Temos de despertá-las do seu sono, abrir-lhes os olhos com a eloquência da nossa vida e o entusiasmo das nossas palavras, e assim conduzi-las até Jesus. Contamos com a ajuda poderosa da Virgem e de São José, dos Anjos da Guarda, de São Josemaria e de todos os Santos e Santas de Deus. Não somos melhores que eles, mas o Senhor, no seu infinito Amor, procurou-nos e convida-nos a percorrer todos os caminhos e as encruzilhadas do mundo ao encontro dos nossos irmãos, dos homens e mulheres que nos rodeiam.

Repetir-se-á uma vez mais o milagre que nos relata a página do Evangelho de hoje, quando os Apóstolos, fiéis ao mandato de Cristo, recolheram uma grande quantidade de peixes: tantos, que as redes se rompiam (Lc 5, 6). Com palavras do Fundador do Opus Dei, também nós, «recordando a miséria com que estamos feitos, tendo em consideração tantos fracassos causados pela nossa soberba; perante a majestade desse Deus, de Cristo pescador, temos de confessar o mesmo que São Pedro: Senhor, eu sou um pobre pecador (cfr. Lc 5, 8). E então, agora a ti e a mim, como antes a Simão Pedro, Jesus Cristo repetir-nos-á o que nos sugeriu há tanto tempo: de agora em diante serás pescador de homens (Lc 5, 10), por mandato divino, com uma missão divina, com eficácia divina» (Notas recolhidas durante uma meditação, 3-XI-1955).

O nosso empenho por ser santos e fazer apostolado tem esta única finalidade: a glória de Deus, a salvação das almas: um serviço mais generoso à Igreja e a toda a humanidade, como dizia D. Álvaro há dez anos.
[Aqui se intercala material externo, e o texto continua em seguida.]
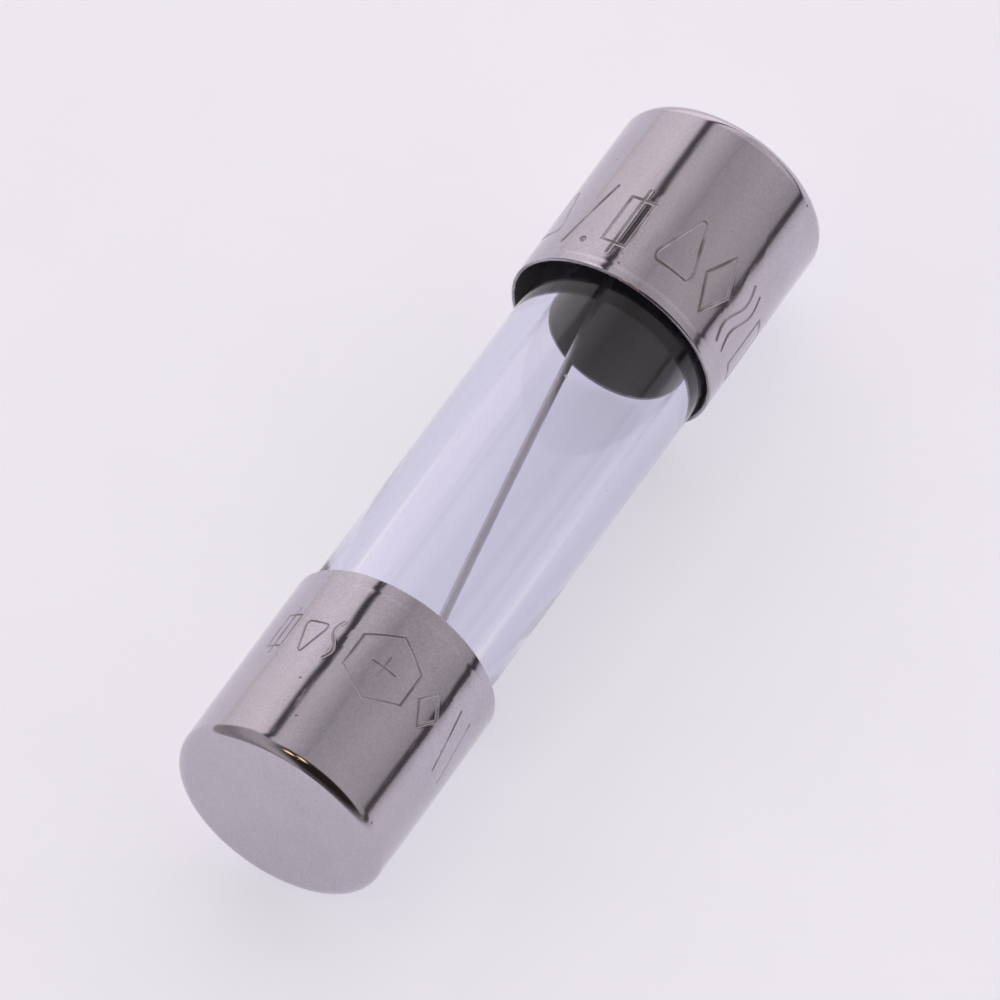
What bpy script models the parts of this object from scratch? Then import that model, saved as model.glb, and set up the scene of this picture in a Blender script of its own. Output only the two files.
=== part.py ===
"""A 5 x 20 mm glass cartridge fuse: a glass tube, two nickel-plated end caps, the fuse wire that runs
across the bore from rim to rim, and the solder slug in each cap that joins the wire to it.

The origin is the fuse's centre. +X runs along the tube from the near cap to the far cap, +Z is up, and
the fuse lies on its side. The folded ends of the wire lie between the glass and the caps, on opposite
sides of the tube, and push each cap sideways by the same small amount.
"""

import math

import bmesh
import bpy

MM = 0.001

# Driving dimensions of the fuse.
FUSE_LENGTH = 20.0 * MM
CAP_DIAMETER = 5.25 * MM
CAP_LENGTH = 5.17 * MM
CAP_WALL = 0.12 * MM
CAP_OFFSET = 0.13 * MM
CAP_BASE = 0.18 * MM
CAP_EDGE_ROUNDING = 0.38 * MM
CAP_INNER_ROUNDING = 0.2 * MM
MOUTH_BAND = 0.32 * MM
MOUTH_GROOVE_DEPTH = 0.015 * MM
GLASS_DIAMETER = 4.6 * MM
BORE_DIAMETER = 3.35 * MM
GLASS_RIM_ROUNDING = 0.2 * MM
WIRE_DIAMETER = 0.24 * MM
WIRE_FOLD_LENGTH = 2.2 * MM
SOLDER_THICKNESS = 0.35 * MM
SOLDER_RISE = 0.3 * MM
SOLDER_RISE_DIAMETER = 2.8 * MM
CLEARANCE = 0.02 * MM

# Sizes that follow from them.
HALF_LENGTH = FUSE_LENGTH / 2
CAP_RADIUS = CAP_DIAMETER / 2
CAP_BORE_RADIUS = CAP_RADIUS - CAP_WALL
CAP_INNER_END = HALF_LENGTH - CAP_BASE
CAP_MOUTH = HALF_LENGTH - CAP_LENGTH
GLASS_RADIUS = GLASS_DIAMETER / 2
BORE_RADIUS = BORE_DIAMETER / 2
WIRE_RADIUS = WIRE_DIAMETER / 2
SOLDER_OUTER_END = CAP_INNER_END - CLEARANCE
SOLDER_INNER_END = SOLDER_OUTER_END - SOLDER_THICKNESS
GLASS_END = SOLDER_INNER_END - CLEARANCE

# How finely the round shapes are cut.
TURN_STEPS = 48
ARC_STEPS = 4
BEND_STEPS = 6
WIRE_SIDES_RESOLUTION = 2
WELD_DISTANCE = 1e-7


def clear_scene():
    for obj in list(bpy.data.objects):
        bpy.data.objects.remove(obj, do_unlink=True)


def new_collection(name):
    collection = bpy.data.collections.new(name)
    bpy.context.scene.collection.children.link(collection)
    return collection


def new_material(name, color, roughness, metallic):
    material = bpy.data.materials.new(name)
    material.use_nodes = True
    shader = material.node_tree.nodes["Principled BSDF"]
    shader.inputs["Base Color"].default_value = (*color, 1.0)
    shader.inputs["Roughness"].default_value = roughness
    shader.inputs["Metallic"].default_value = metallic
    return material


def new_glass_material():
    material = new_material("clear_glass", (0.93, 0.92, 0.97), 0.02, 0.0)
    shader = material.node_tree.nodes["Principled BSDF"]
    shader.inputs["Transmission Weight"].default_value = 1.0
    shader.inputs["IOR"].default_value = 1.5
    return material


def arc(centre, radius, start, end, steps=ARC_STEPS):
    """Points on an arc about centre, from one angle in degrees to the other."""
    points = []
    for i in range(steps + 1):
        angle = math.radians(start + (end - start) * i / steps)
        across = centre[0] + radius * math.cos(angle)
        along = centre[1] + radius * math.sin(angle)
        points.append((across, along))
    return points


def turned(name, profile, side, offset_y, material, collection):
    """Turns a profile of (radius, height) points, and lays its height along -X (side -1) or +X (side 1).

    A profile whose ends both lie on the axis closes there. Any other profile is closed into a ring.
    A flat facet faces down, so that the turned piece rests on it.
    """
    half_step = math.pi / TURN_STEPS
    points = [(r * math.cos(half_step), r * math.sin(half_step), z) for r, z in profile]
    edges = [(i, i + 1) for i in range(len(points) - 1)]
    if profile[0][0] > 0.0:
        edges.append((len(points) - 1, 0))
    mesh = bpy.data.meshes.new(name)
    mesh.from_pydata(points, edges, [])
    mesh.materials.append(material)
    obj = bpy.data.objects.new(name, mesh)
    collection.objects.link(obj)
    obj.location = (0.0, offset_y, 0.0)
    obj.rotation_euler = (0.0, side * math.pi / 2, 0.0)
    turn = obj.modifiers.new("turn", "SCREW")
    turn.axis = "Z"
    turn.angle = 2 * math.pi
    turn.steps = TURN_STEPS
    turn.render_steps = TURN_STEPS
    turn.use_merge_vertices = True
    turn.merge_threshold = WELD_DISTANCE
    turn.use_smooth_shade = True
    return obj


def cap_profile():
    """A drawn cup: flat end, rounded edge, straight barrel, a shallow groove, and a rolled mouth."""
    edge_centre = (CAP_RADIUS - CAP_EDGE_ROUNDING, HALF_LENGTH - CAP_EDGE_ROUNDING)
    inner_centre = (CAP_BORE_RADIUS - CAP_INNER_ROUNDING, CAP_INNER_END - CAP_INNER_ROUNDING)
    lip_radius = CAP_WALL / 2
    lip_centre = (CAP_RADIUS - lip_radius, CAP_MOUTH + lip_radius)
    outside = [(0.0, HALF_LENGTH)]
    outside += arc(edge_centre, CAP_EDGE_ROUNDING, 90, 0)
    for height, depth in ((1.6, 0.0), (1.0, MOUTH_GROOVE_DEPTH), (0.6, 0.0)):
        outside.append((CAP_RADIUS - depth, CAP_MOUTH + height * MOUTH_BAND))
    lip = arc(lip_centre, lip_radius, 0, -180)
    inside = arc(inner_centre, CAP_INNER_ROUNDING, 0, 90)
    inside.append((0.0, CAP_INNER_END))
    return outside + lip + inside


def glass_profile():
    """The section of the tube's wall, with both ends rounded."""
    outer = GLASS_RADIUS - GLASS_RIM_ROUNDING
    inner = BORE_RADIUS + GLASS_RIM_ROUNDING
    shoulder = GLASS_END - GLASS_RIM_ROUNDING
    return (
        arc((outer, shoulder), GLASS_RIM_ROUNDING, 90, 0)
        + arc((outer, -shoulder), GLASS_RIM_ROUNDING, 0, -90)
        + arc((inner, -shoulder), GLASS_RIM_ROUNDING, -90, -180)
        + arc((inner, shoulder), GLASS_RIM_ROUNDING, 180, 90)
    )


def solder_profile():
    """A slug that fills the closed end of the cap and swells a little way into the tube's bore."""
    outer = CAP_BORE_RADIUS - CLEARANCE
    corner = (outer - CAP_INNER_ROUNDING, SOLDER_OUTER_END - CAP_INNER_ROUNDING)
    rise = SOLDER_RISE_DIAMETER / 2
    foot = (rise - SOLDER_RISE, SOLDER_INNER_END)
    slug = [(0.0, SOLDER_OUTER_END)]
    slug += arc(corner, CAP_INNER_ROUNDING, 90, 0)
    slug.append((outer, SOLDER_INNER_END))
    slug += arc(foot, SOLDER_RISE, 0, -90)
    slug.append((0.0, SOLDER_INNER_END - SOLDER_RISE))
    return slug


def wire_half_route():
    """The far half of the wire, from the fold's free end, round the rim, to the fuse's centre.

    Points are (y, x). The bend keeps one clearance from the rounded rim, and the straight run from
    rim to rim is the line through the centre that touches the bend's inner side.
    """
    reach = GLASS_RIM_ROUNDING + CLEARANCE + WIRE_RADIUS
    outer = GLASS_RADIUS - GLASS_RIM_ROUNDING
    inner = BORE_RADIUS + GLASS_RIM_ROUNDING
    shoulder = GLASS_END - GLASS_RIM_ROUNDING
    towards_bend = math.atan2(inner, shoulder)
    lean = math.degrees(towards_bend - math.asin(reach / math.hypot(inner, shoulder)))
    route = [(outer + reach, shoulder - WIRE_FOLD_LENGTH)]
    route += arc((outer, shoulder), reach, 0, 90, BEND_STEPS)
    route += arc((inner, shoulder), reach, 90, 180 - lean, BEND_STEPS)
    return route


def wire_curve(name, radius, collection):
    """The whole wire, which is the far half and the same half turned about the fuse's centre."""
    half = wire_half_route()
    points = [(x, y, 0.0) for y, x in half]
    points += [(-x, -y, 0.0) for y, x in reversed(half)]
    data = bpy.data.curves.new(name, "CURVE")
    data.dimensions = "3D"
    data.bevel_depth = radius
    data.bevel_resolution = WIRE_SIDES_RESOLUTION
    data.use_fill_caps = True
    spline = data.splines.new("POLY")
    spline.points.add(len(points) - 1)
    for target, point in zip(spline.points, points):
        target.co = (*point, 1.0)
        target.radius = 1.0
    spline.use_smooth = True
    obj = bpy.data.objects.new(name, data)
    collection.objects.link(obj)
    return obj


def wire_cutter(collection):
    """The space that the wire needs in the solder, as a closed mesh one clearance thicker."""
    curve = wire_curve("wire_space_curve", WIRE_RADIUS + CLEARANCE, collection)
    bpy.context.view_layer.update()
    graph = bpy.context.evaluated_depsgraph_get()
    mesh = bpy.data.meshes.new_from_object(curve.evaluated_get(graph))
    shape = bmesh.new()
    shape.from_mesh(mesh)
    bmesh.ops.remove_doubles(shape, verts=shape.verts, dist=WELD_DISTANCE)
    bmesh.ops.recalc_face_normals(shape, faces=shape.faces)
    shape.to_mesh(mesh)
    shape.free()
    cutter = bpy.data.objects.new("wire_space", mesh)
    cutter.matrix_world = curve.matrix_world
    cutter.display_type = "WIRE"
    cutter.hide_render = True
    collection.objects.link(cutter)
    bpy.data.objects.remove(curve, do_unlink=True)
    return cutter


def cut(obj, cutter):
    groove = obj.modifiers.new("wire_groove", "BOOLEAN")
    groove.operation = "DIFFERENCE"
    groove.solver = "EXACT"
    groove.object = cutter


def build_glass_tube(collection):
    turned("glass_tube", glass_profile(), 1, 0.0, new_glass_material(), collection)


def build_fuse_wire(collection):
    wire = wire_curve("fuse_wire", WIRE_RADIUS, collection)
    wire.data.materials.append(new_material("tinned_wire", (0.42, 0.41, 0.40), 0.35, 1.0))


def build_end(place, side, cutter, collection):
    """One cap and its solder, on the side of the tube that the wire's fold pushes them towards."""
    offset_y = side * CAP_OFFSET
    nickel = new_material(f"nickel_{place}", (0.66, 0.63, 0.64), 0.2, 1.0)
    solder = new_material(f"solder_{place}", (0.55, 0.55, 0.57), 0.45, 1.0)
    turned(f"end_cap_{place}", cap_profile(), side, offset_y, nickel, collection)
    slug = turned(f"solder_{place}", solder_profile(), side, offset_y, solder, collection)
    cut(slug, cutter)


def main():
    clear_scene()
    fuse = new_collection("cartridge_fuse")
    cutter = wire_cutter(new_collection("cutters"))
    build_glass_tube(fuse)
    build_fuse_wire(fuse)
    build_end("near", -1, cutter, fuse)
    build_end("far", 1, cutter, fuse)


main()
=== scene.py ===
"""The looks of a 5 x 20 mm glass cartridge fuse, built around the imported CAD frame.

+X runs along the tube from the near cap to the far cap, and +Z is up. An angle round the fuse is
measured about +X, from +Z at zero towards -Y at 90 degrees.
"""

import math

import bmesh
import bpy
import numpy as np
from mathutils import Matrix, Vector


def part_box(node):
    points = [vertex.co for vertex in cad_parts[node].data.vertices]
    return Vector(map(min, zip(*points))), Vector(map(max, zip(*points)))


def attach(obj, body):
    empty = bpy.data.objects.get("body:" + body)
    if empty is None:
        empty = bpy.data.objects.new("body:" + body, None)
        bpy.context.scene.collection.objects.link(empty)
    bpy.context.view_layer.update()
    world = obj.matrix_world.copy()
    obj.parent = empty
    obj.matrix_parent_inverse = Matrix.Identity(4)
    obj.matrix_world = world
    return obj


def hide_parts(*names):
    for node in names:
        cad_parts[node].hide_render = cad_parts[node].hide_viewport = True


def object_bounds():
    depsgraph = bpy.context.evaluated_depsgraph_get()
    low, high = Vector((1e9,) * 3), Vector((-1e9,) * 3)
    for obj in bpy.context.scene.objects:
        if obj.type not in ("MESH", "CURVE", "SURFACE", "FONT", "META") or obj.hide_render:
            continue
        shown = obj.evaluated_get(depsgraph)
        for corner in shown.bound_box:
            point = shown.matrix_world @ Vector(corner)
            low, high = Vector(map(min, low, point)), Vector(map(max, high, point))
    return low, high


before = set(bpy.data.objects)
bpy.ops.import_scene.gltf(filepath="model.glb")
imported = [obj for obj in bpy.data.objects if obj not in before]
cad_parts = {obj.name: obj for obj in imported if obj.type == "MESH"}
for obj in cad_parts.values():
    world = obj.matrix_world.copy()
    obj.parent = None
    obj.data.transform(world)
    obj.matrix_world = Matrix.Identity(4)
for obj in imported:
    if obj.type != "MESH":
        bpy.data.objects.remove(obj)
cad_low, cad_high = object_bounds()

MM = 0.001
NEAR = -1
FAR = 1
# The gap between neighbouring solids, as in the CAD.
CLEARANCE = 0.02 * MM
# Distances in metres. Places closer than the first count as one, points closer than the second are merged,
# and a step shorter than the third is left out of an outline. The last stands for "nowhere near".
SAME_PLACE = 1e-7
MERGE_DISTANCE = 1e-8
SHORTEST_STEP = 1e-10
FAR_AWAY = 1.0
# A cap's wall is measured this close to its mouth.
MOUTH_ZONE = 0.2 * MM

# How finely the pieces are cut: columns go round, rows go along.
CAP_COLUMNS = 280
CAP_CELL = 0.058 * MM
FACE_ROWS = 22
EDGE_ROWS = 16
LIP_ROWS = 20
BORE_ROWS = 14
CORNER_ROWS = 6
BOTTOM_ROWS = 4
STROKE_CUTS = 3
PROFILE_STEP = 0.002 * MM
NORMAL_STEP = 0.003 * MM
SMALLEST_RADIUS_SHARE = 0.02
GLASS_COLUMNS = 256
GLASS_ROUNDING_POINTS = 9
WIRE_SIDES = 24
WIRE_FOLD_POINTS = 12
WIRE_BEND_POINTS = 10
WIRE_RIM_POINTS = 11
WIRE_SPAN_POINTS = 40
SOLDER_COLUMNS = 96
SOLDER_ROWS = 26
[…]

Mas não esqueçamos que não saberemos servir os que nos esperam, se não nos empenhamos em atender os que convivem conosco todos os dias. Durante a sua existência terrena, São Josemaria Escrivá não teve outro fim que servir a Deus, à Igreja, ao Romano Pontífice e a todas as almas. Seguia o exemplo do Mestre, que não veio para ser servido, mas para servir e dar a sua vida em redenção dos homens (Mt 20, 28). Este santo amou as almas, porque se exercitou numa caridade fina com aqueles que estavam à sua volta.

Sendo servidor de todos, o nosso Padre alegrava-se especialmente no serviço filial à Igreja e ao Papa. «Pensai sempre —escreveu ele— que depois de Deus e da nossa Mãe a Virgem Santíssima, na hierarquia do amor e da autoridade, vem o Papa. Por isso, muitas vezes digo:obrigado, meu Deus, pelo amor ao Papa que puseste no meu coração» (Carta 9-I-1932, n. 20).

Procuremos imitar este amor e esta veneração ao Papa. A sua dignidade de Vigário de Cristo, de dolce Cristo in terra, constitui um título mais que suficiente para que nos sintamos unidos ao Romano Pontífice de todo o coração, como consequência de um verdadeiro e próprio dever filial. Mas, além disso, é lógico que desejemos manifestar a nossa gratidão a João Paulo II, por ter sido o instrumento de Deus para a canonização do nosso Fundador, e que ofereçamos pela sua Pessoa e intenções uma oração intensa, uma mortificação generosa, um trabalho profissional realizado com perfeição sobrenatural e humana.

Tenham presente o Papa — digo-lhes com o nosso Padre — sobretudo «quando a dureza do trabalho talvez vos faça recordar que estais a servir, porque servir por Amor é uma coisa deliciosa, que enche a alma de paz, mesmo que não faltem os desgostos» (Carta 31-V-1943, n. 11). Se seguirmos estas recomendações, percorreremos com segurança e com alegria o caminho da nossa vocação (Missa de São Josemaria Escrivá, Oração depois da Comunhão).

Confiemos estes propósitos à Santíssima Virgem, Mãe da Igreja. Ela, com a colaboração do seu Esposo São José, a quem tanto veneramos, dos Santos Anjos da Guarda, de todos os Santos e, de modo especial, de São Josemaria Escrivá, apresentará estes desejos à Santíssima Trindade, que os acolherá benignamente, os confirmará e nos concederá a graça de cumpri-los com fidelidade. Assim seja.